Large families: Restaurant meals for 4-5 people are extremely expensive. Home cooking scales efficiently.
Health goals: Restaurant portions are larger and less healthy. Cooking gives you control.
If you enjoy it: Cooking enthusiasts don’t experience it as “lost time.” It’s a hobby.
Working from home: No commute means more cooking time. A lunch break can include real cooking.
The Hybrid Strategy
Most people benefit from a mix:
Optimize for effort, not purity:
- Cook simple meals at home: breakfast, lunch, easy dinners
- Eat out for special occasions and high-effort meals
- Use meal delivery services for convenience without restaurant prices
Batch cooking:
- Spend 2-3 hours on Sunday preparing multiple meals
- Amortizes cooking time across the week
- Makes home cooking feel less daily
- Can reduce home meal time cost significantly
Strategic restaurant choices:
- Fast casual for quick lunches ($12-15)
- Cooking at home for dinners ($6-10)
- Restaurants for social occasions (priceless experiences)
Practical Tips for Either Path
To Make Home Cooking More Efficient:
- Meal plan on weekends
- Prep ingredients in batches
- Use Instant Pot, air fryer, sheet pan meals
- Keep a well-stocked pantry
- Embrace “good enough” over perfection
To Make Eating Out More Affordable:
- Skip drinks (biggest markup)
- Share appetizers or skip them
- Lunch specials beat dinner prices
- Use rewards programs and credit card points
- Cook breakfast, eat lunch out
The Health Dimension
This often tips the scale toward home cooking:
Restaurant meals average:
- 60% more calories than home meals
- 2x the sodium
- 50% more saturated fat
- Larger portions (1.5-2x recommended)
Health costs of eating out frequently:
- Weight gain over time
- Higher blood pressure
- Increased diabetes risk
- Greater food addiction patterns
These aren’t immediate costs, but they’re real. If you eat out daily, health effects accumulate.
Making Your Decision
Cook at home primarily if:
- You’re on a tight budget
- You have health or diet goals
- You enjoy cooking or want to learn
- You have family members to feed
- You work from home or have time
Eat out primarily if:
- You earn significantly more than cooking “costs”

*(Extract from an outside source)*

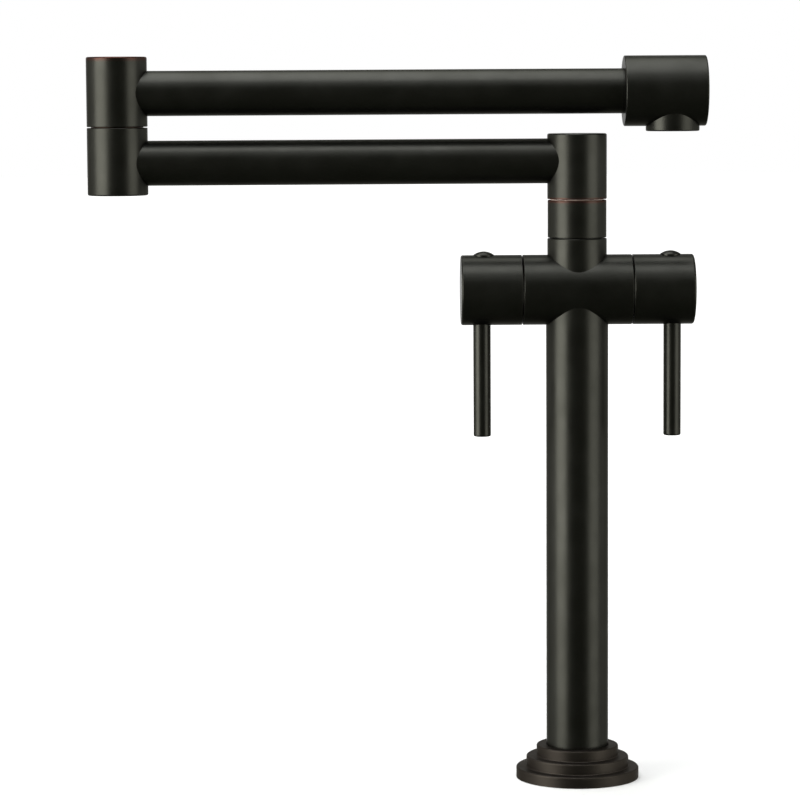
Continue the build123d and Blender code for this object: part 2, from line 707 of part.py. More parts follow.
save(aerator_seal, "aerator_seal")


def cartridge_housing(side):
    """Bonnet of a ceramic headwork: skirt round the discs, thread, hexagon and stem sleeve."""
    disc_bore_radius = disc_radius + running_clearance
    thread_radius = cartridge_bore_diameter / 2 - thread_clearance
    skirt_start = seat_distance + seat_seal_height / 2
    # The wall that stops the stem's lug stands where the lug never passes
    wall_start = 180 + stop_angle / 2 + stop_margin + (stop_angle if side < 0 else 0)
    wall_angle = 360 - 2 * stop_angle - 2 * stop_margin
    stop_wall = arc_band(valve_plane(side, stop_start), stop_root_diameter / 2 + running_clearance,
                         stem_bore_radius + stop_root_overlap, wall_start, wall_angle)
    with BuildPart() as piece:
        turn(valve_plane(side, 0), [
            (disc_bore_radius, skirt_start),
            (skirt_diameter / 2, skirt_start),
            (skirt_diameter / 2, disc_chamber_end),
            (thread_radius, disc_chamber_end),
            (thread_radius, bonnet_start),
            (bonnet_sleeve_diameter / 2, bonnet_start),
            (bonnet_sleeve_diameter / 2, bonnet_end),
            (stem_bore_radius, bonnet_end),
            (stem_bore_radius, disc_chamber_end),
            (disc_bore_radius, disc_chamber_end)])
        with BuildSketch(valve_plane(side, bonnet_start)):
            RegularPolygon(bonnet_across_flats / 2, 6, major_radius=False)
            Circle(stem_bore_radius + stop_root_overlap, mode=Mode.SUBTRACT)
        extrude(amount=bonnet_hex_height)
        # Side windows that let the water in behind the discs
        with BuildSketch(valve_plane(side, fork_start)):
            Rectangle(window_width, skirt_diameter + relief_diameter)
        extrude(amount=fork_height, mode=Mode.SUBTRACT)
        extrude(stop_wall, amount=stop_height)
    return piece


def ceramic_disc(side, start, height, port_turn):
    """A lapped disc with two opposite sector ports, turned to the given angle."""
    with BuildPart() as piece:
        cylinder(valve_plane(side, start), disc_radius, height)
        for centre in (port_turn, port_turn + 180):
            port = arc_band(valve_plane(side, start), water_port_inner_diameter / 2,
                            water_port_outer_diameter / 2, centre - water_port_angle / 2,
                            water_port_angle)
            extrude(port, amount=height, mode=Mode.SUBTRACT)
    return piece


def moving_disc(side):
    """The turning disc, its ports shut against the fixed ones, with the stem's drive slot."""
    with BuildPart() as piece:
        add(ceramic_disc(side, moving_disc_start, moving_disc_height, 0).part)
        with BuildSketch(valve_plane(side, fork_start - drive_depth)):
            Rectangle(drive_width + 2 * running_clearance, disc_diameter)
        extrude(amount=drive_depth, mode=Mode.SUBTRACT)
    return piece


def spline_outline(clearance):
    """The corner points of the splined stem's section, grown by a clearance."""
    points = []
    for step in range(2 * spline_teeth):
        diameter = spline_outer_diameter if step % 2 else spline_root_diameter
        radius = diameter / 2 + clearance
        angle = pi * step / spline_teeth
        points.append((radius * cos(angle), radius * sin(angle)))
    return points


stem_seal_distances = [disc_chamber_end + stem_seal_lead,
                       disc_chamber_end + stem_seal_lead + stem_seal_pitch]
stem_seal_radius = stem_bore_radius - seal_clearance - stem_seal_section / 2


def valve_stem(side):
    """Stem with its drive blade, flange, seal grooves, stop lug, clip groove and spline."""
    lug = arc_band(valve_plane(side, stop_start), stop_root_diameter / 2 - stop_root_overlap, stem_radius,
                   180 - stop_angle / 2, stop_angle)
    seal_groove_width = stem_seal_section + 2 * seal_clearance
    with BuildPart() as piece:
        turn(valve_plane(side, 0), [
            (0, stem_flange_start),
            (disc_radius - running_clearance, stem_flange_start),
            (disc_radius - running_clearance, stem_flange_start + stem_flange_height),
            (stem_radius, stem_flange_start + stem_flange_height),
            (stem_radius, stop_start),
            (stop_root_diameter / 2, stop_start),
            (stop_root_diameter / 2, clip_start),
            (clip_groove_diameter / 2, clip_start),
            (clip_groove_diameter / 2, spline_start),
            (0, spline_start)])
        with BuildSketch(valve_plane(side, fork_start - drive_depth + running_clearance)):
            Rectangle(drive_width, disc_diameter - 2 * fork_inset)
        extrude(amount=drive_depth - running_clearance + fork_height)
        extrude(lug, amount=stop_height)
        for distance in stem_seal_distances:
            groove(valve_plane(side, distance - seal_groove_width / 2), stem_radius,
                   stem_seal_radius - seal_groove_width / 2, seal_groove_width)
        with BuildSketch(valve_plane(side, spline_start)):
            Polygon(*spline_outline(0), align=None)
        extrude(amount=spline_length)
    return piece


def stem_clip(side):
    """Open retaining clip in the stem's groove, bearing on the end of the sleeve."""
    with BuildPart() as piece:
        clip = arc_band(valve_plane(side, clip_start), clip_groove_diameter / 2 + running_clearance,
                        clip_diameter / 2, clip_opening / 2, 360 - clip_opening)
        extrude(clip, amount=clip_height)
    return piece


def handle_hub(side):
    """Hollow drum with a splined boss, and holes for its lever, grub screw and button."""
    lever_x = side * lever_offset
    button_x = side * button_offset
    with BuildPart() as piece:
        cylinder(valve_plane(side, handle_start), handle_radius, handle_length)
        ends = piece.edges().filter_by(GeomType.CIRCLE).sort_by(Axis.X, reverse=side < 0)
        fillet(ends[0], seam_radius)
        fillet(ends[-1], handle_rim_radius)
        groove(valve_plane(side, handle_start), handle_cavity_radius, handle_boss_radius,
               handle_length - handle_end_wall)
        cylinder(valve_plane(side, handle_start), handle_boss_radius, handle_boss_start - handle_start,
                 Mode.SUBTRACT)
        with BuildSketch(valve_plane(side, handle_boss_start)):
            Polygon(*spline_outline(spline_clearance), align=None)
        extrude(amount=stem_end + handle_socket_clearance - handle_boss_start, mode=Mode.SUBTRACT)
        # Lever hole from below: full bore through the shell, threaded in the boss
        cylinder(upright(lever_x, barrel_height - handle_radius), lever_diameter / 2 + thread_clearance,
                 handle_radius - handle_boss_radius, Mode.SUBTRACT)
        cylinder(upright(lever_x, barrel_height - handle_boss_radius),
                 lever_thread_diameter / 2 + thread_clearance,
                 handle_boss_radius - spline_outer_diameter / 2 - lever_thread_web, Mode.SUBTRACT)
        # Button hole through the shell above, over the grub screw's hole in the boss
        cylinder(upright(button_x, barrel_height + handle_boss_radius),
                 button_stem_diameter / 2 + thread_clearance, handle_radius - handle_boss_radius,
                 Mode.SUBTRACT)
        cylinder(upright(button_x, barrel_height), grub_diameter / 2 + thread_clearance,
                 handle_boss_radius, Mode.SUBTRACT)
    return piece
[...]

- Your schedule is unpredictable
- You’d waste groceries otherwise
- You deeply dislike cooking
- Social/business needs require it
For most people: A 60/40 or 70/30 split (home/restaurant) balances savings with convenience and quality of life.
The goal isn’t to optimize every meal—it’s to make intentional choices that fit your life, budget, and values.